Print the lines beginning with the one that contains "What bpy script" and ending with the one that contains "cad_parts[member].parent = rigid_bodies[body]", exactly, both included, and no other lines.

Begin Stored data

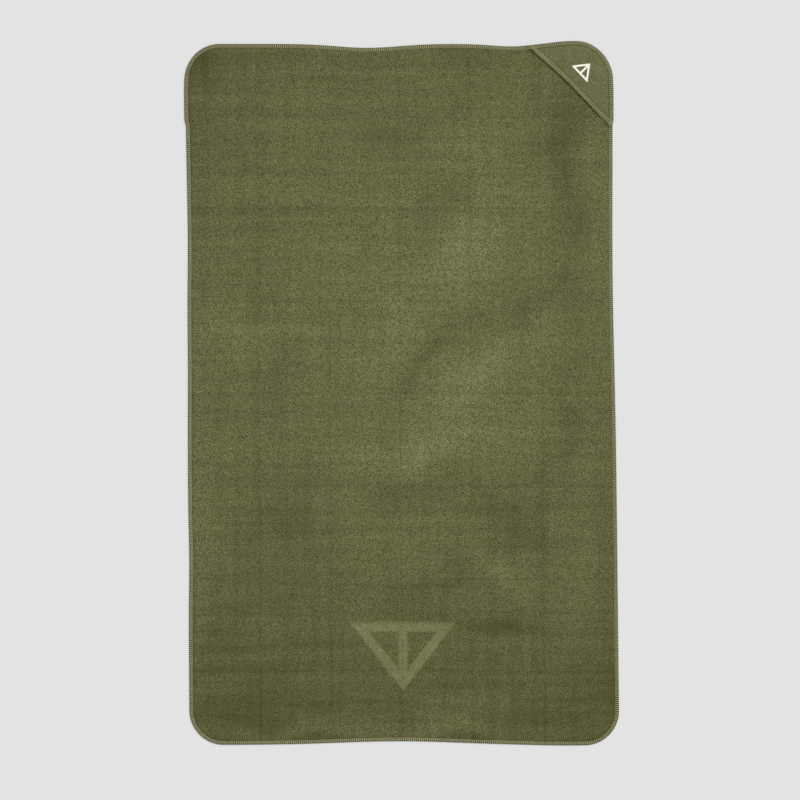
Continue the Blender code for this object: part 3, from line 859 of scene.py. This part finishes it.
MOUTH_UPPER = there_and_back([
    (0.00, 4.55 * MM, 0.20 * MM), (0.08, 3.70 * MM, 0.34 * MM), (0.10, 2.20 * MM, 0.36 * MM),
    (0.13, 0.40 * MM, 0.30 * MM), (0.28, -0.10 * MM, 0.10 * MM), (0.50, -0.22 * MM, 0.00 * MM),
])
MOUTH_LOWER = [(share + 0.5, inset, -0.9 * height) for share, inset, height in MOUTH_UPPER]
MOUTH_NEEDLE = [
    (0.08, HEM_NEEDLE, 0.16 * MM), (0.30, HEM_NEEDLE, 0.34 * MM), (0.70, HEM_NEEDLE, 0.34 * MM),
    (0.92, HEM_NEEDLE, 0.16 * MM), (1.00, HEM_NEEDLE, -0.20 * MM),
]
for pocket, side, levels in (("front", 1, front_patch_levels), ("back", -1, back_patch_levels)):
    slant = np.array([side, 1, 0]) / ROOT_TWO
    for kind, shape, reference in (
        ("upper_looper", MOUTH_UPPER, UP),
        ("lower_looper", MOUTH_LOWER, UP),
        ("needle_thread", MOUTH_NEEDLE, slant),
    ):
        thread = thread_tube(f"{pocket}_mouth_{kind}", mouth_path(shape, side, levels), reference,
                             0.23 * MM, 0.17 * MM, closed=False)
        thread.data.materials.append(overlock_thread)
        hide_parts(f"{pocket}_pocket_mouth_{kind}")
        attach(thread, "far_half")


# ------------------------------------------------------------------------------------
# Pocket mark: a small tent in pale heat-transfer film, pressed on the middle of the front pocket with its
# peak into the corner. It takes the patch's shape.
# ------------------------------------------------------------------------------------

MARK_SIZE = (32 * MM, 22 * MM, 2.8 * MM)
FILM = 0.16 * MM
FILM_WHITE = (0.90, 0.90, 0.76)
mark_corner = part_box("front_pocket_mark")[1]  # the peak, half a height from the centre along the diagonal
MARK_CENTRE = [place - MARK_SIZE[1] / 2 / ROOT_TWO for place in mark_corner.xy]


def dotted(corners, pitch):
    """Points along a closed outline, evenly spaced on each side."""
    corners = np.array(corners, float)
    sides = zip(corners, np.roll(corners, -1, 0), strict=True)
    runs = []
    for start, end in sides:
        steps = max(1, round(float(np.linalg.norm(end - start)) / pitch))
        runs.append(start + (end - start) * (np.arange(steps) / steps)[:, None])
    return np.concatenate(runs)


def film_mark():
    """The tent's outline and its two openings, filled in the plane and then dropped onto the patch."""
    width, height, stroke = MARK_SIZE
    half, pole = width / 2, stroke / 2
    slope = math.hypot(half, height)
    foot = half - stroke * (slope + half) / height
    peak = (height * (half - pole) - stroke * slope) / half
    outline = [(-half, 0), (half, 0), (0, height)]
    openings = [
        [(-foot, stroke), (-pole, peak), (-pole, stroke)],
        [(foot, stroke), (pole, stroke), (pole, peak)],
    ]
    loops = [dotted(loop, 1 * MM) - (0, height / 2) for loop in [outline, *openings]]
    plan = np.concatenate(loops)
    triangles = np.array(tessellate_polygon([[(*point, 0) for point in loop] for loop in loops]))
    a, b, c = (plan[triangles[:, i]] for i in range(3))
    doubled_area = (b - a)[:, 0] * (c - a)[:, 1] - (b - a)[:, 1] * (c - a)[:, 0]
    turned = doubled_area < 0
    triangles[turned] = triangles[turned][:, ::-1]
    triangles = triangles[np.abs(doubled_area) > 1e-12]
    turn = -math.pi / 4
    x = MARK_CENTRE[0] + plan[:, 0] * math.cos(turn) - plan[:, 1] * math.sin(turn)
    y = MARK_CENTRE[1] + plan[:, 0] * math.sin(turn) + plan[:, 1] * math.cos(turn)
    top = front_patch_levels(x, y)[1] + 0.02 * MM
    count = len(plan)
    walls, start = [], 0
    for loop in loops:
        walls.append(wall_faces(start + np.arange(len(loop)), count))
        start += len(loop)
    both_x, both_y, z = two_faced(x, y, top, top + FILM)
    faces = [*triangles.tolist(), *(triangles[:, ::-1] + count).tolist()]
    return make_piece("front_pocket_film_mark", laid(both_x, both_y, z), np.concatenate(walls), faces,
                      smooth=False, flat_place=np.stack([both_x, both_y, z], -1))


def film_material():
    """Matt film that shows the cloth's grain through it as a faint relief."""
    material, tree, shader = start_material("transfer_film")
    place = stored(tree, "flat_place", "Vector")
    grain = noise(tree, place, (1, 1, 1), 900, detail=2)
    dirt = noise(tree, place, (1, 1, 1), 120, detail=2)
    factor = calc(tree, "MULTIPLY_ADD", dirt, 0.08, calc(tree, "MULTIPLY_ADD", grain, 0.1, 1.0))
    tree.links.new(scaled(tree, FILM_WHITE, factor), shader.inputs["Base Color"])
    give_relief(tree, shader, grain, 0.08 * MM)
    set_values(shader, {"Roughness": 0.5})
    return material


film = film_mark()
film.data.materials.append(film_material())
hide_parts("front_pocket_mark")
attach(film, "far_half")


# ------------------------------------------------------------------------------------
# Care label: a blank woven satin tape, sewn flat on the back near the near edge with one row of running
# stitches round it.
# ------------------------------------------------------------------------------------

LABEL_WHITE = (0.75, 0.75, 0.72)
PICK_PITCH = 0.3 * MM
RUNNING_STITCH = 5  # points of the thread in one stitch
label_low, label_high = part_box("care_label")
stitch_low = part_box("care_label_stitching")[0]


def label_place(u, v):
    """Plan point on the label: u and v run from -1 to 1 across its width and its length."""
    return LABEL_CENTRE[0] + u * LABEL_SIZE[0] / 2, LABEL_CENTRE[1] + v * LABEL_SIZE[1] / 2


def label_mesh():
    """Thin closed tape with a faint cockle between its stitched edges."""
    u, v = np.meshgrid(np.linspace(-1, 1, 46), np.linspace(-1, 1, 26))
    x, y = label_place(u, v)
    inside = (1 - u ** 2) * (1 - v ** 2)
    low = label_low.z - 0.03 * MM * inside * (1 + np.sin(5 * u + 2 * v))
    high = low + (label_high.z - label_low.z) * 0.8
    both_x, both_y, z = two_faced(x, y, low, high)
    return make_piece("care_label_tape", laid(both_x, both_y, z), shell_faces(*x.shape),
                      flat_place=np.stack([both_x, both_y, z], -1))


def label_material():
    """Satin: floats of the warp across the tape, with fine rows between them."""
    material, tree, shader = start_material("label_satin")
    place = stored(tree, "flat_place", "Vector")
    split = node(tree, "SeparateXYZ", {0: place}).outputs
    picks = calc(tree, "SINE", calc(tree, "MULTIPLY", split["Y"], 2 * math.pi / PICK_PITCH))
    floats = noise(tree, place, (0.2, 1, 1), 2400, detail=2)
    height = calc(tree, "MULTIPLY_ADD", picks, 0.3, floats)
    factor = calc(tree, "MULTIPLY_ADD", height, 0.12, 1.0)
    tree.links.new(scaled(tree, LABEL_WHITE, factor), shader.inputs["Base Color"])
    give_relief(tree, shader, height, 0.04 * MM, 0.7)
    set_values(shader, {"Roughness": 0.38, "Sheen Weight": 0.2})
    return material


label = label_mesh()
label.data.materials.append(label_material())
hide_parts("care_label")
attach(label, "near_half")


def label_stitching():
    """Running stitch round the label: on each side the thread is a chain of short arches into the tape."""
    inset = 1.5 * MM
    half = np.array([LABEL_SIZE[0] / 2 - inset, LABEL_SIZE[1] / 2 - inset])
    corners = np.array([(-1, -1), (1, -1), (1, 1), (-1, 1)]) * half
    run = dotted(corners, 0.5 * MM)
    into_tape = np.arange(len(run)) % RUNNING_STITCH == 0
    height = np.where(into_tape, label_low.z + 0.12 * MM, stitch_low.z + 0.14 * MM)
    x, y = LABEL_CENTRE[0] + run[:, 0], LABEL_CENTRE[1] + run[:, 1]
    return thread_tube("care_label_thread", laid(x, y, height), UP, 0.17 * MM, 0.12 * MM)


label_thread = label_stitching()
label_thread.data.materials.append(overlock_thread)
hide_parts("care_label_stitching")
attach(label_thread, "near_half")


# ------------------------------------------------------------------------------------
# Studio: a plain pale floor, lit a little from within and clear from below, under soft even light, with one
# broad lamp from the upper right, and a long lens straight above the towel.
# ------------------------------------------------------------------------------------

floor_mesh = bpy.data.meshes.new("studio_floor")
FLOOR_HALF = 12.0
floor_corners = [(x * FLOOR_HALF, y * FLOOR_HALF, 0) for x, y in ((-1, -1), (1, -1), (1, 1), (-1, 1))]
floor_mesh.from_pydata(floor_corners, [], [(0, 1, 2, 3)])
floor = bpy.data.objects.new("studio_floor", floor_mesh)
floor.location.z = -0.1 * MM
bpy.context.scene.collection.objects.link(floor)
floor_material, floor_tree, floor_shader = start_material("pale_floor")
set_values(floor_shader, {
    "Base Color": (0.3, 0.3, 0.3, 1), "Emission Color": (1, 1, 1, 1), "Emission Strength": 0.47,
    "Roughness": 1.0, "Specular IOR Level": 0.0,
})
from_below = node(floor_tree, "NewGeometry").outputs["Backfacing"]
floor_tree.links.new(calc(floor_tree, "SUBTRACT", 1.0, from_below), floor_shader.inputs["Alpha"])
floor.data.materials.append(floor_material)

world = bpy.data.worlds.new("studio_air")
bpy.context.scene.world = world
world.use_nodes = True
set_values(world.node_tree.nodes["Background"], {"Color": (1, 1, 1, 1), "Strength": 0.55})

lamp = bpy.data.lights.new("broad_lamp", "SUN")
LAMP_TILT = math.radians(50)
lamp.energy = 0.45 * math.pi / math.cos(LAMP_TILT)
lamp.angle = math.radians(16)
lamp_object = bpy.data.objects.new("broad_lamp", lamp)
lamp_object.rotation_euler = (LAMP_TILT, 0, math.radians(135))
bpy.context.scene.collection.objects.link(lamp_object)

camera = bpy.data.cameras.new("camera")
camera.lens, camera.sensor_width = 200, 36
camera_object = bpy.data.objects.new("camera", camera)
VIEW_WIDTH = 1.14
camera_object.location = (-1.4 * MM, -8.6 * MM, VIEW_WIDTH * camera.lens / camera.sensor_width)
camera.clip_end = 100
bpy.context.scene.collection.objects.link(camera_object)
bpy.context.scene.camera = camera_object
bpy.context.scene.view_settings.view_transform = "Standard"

End Stored data
Begin Stored data

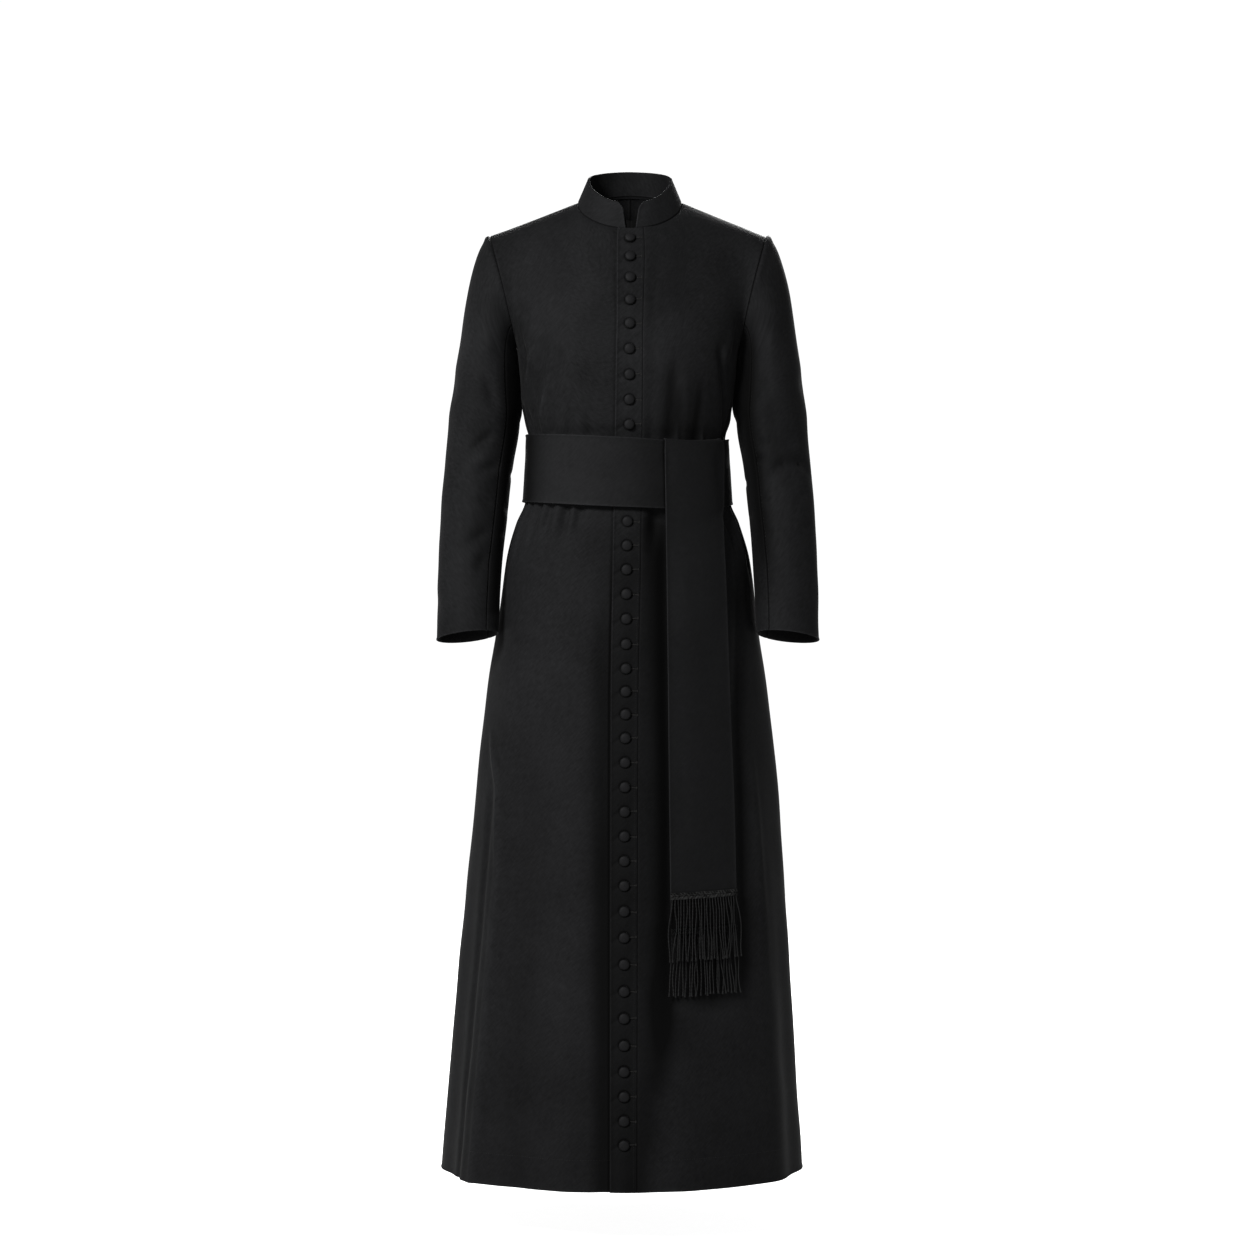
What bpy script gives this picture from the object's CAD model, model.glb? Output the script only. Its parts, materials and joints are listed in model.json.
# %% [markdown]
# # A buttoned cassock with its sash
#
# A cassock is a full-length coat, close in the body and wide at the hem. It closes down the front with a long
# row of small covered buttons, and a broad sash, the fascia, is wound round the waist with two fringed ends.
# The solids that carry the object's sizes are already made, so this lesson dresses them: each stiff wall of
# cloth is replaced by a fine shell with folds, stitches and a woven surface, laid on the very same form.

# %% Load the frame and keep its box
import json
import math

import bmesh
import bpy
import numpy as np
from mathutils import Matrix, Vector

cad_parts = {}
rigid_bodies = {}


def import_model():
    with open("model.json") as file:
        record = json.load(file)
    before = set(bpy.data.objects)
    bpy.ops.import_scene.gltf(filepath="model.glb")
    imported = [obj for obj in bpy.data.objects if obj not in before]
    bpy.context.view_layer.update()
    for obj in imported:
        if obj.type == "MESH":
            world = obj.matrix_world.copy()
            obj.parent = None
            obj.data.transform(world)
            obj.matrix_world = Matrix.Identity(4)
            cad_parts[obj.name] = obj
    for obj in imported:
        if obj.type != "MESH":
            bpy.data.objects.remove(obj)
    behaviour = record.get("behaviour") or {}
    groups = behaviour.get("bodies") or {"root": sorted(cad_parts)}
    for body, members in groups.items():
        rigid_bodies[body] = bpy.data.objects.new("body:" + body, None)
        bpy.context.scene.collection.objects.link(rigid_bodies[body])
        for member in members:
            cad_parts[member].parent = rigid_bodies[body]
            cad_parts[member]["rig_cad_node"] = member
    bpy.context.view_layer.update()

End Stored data

Solution to this problem:
What bpy script gives this picture from the object's CAD model, model.glb? Output the script only. Its parts, materials and joints are listed in model.json.
# %% [markdown]
# # A buttoned cassock with its sash
#
# A cassock is a full-length coat, close in the body and wide at the hem. It closes down the front with a long
# row of small covered buttons, and a broad sash, the fascia, is wound round the waist with two fringed ends.
# The solids that carry the object's sizes are already made, so this lesson dresses them: each stiff wall of
# cloth is replaced by a fine shell with folds, stitches and a woven surface, laid on the very same form.

# %% Load the frame and keep its box
import json
import math

import bmesh
import bpy
import numpy as np
from mathutils import Matrix, Vector

cad_parts = {}
rigid_bodies = {}


def import_model():
    with open("model.json") as file:
        record = json.load(file)
    before = set(bpy.data.objects)
    bpy.ops.import_scene.gltf(filepath="model.glb")
    imported = [obj for obj in bpy.data.objects if obj not in before]
    bpy.context.view_layer.update()
    for obj in imported:
        if obj.type == "MESH":
            world = obj.matrix_world.copy()
            obj.parent = None
            obj.data.transform(world)
            obj.matrix_world = Matrix.Identity(4)
            cad_parts[obj.name] = obj
    for obj in imported:
        if obj.type != "MESH":
            bpy.data.objects.remove(obj)
    behaviour = record.get("behaviour") or {}
    groups = behaviour.get("bodies") or {"root": sorted(cad_parts)}
    for body, members in groups.items():
        rigid_bodies[body] = bpy.data.objects.new("body:" + body, None)
        bpy.context.scene.collection.objects.link(rigid_bodies[body])
        for member in members:
            cad_parts[member].parent = rigid_bodies[body]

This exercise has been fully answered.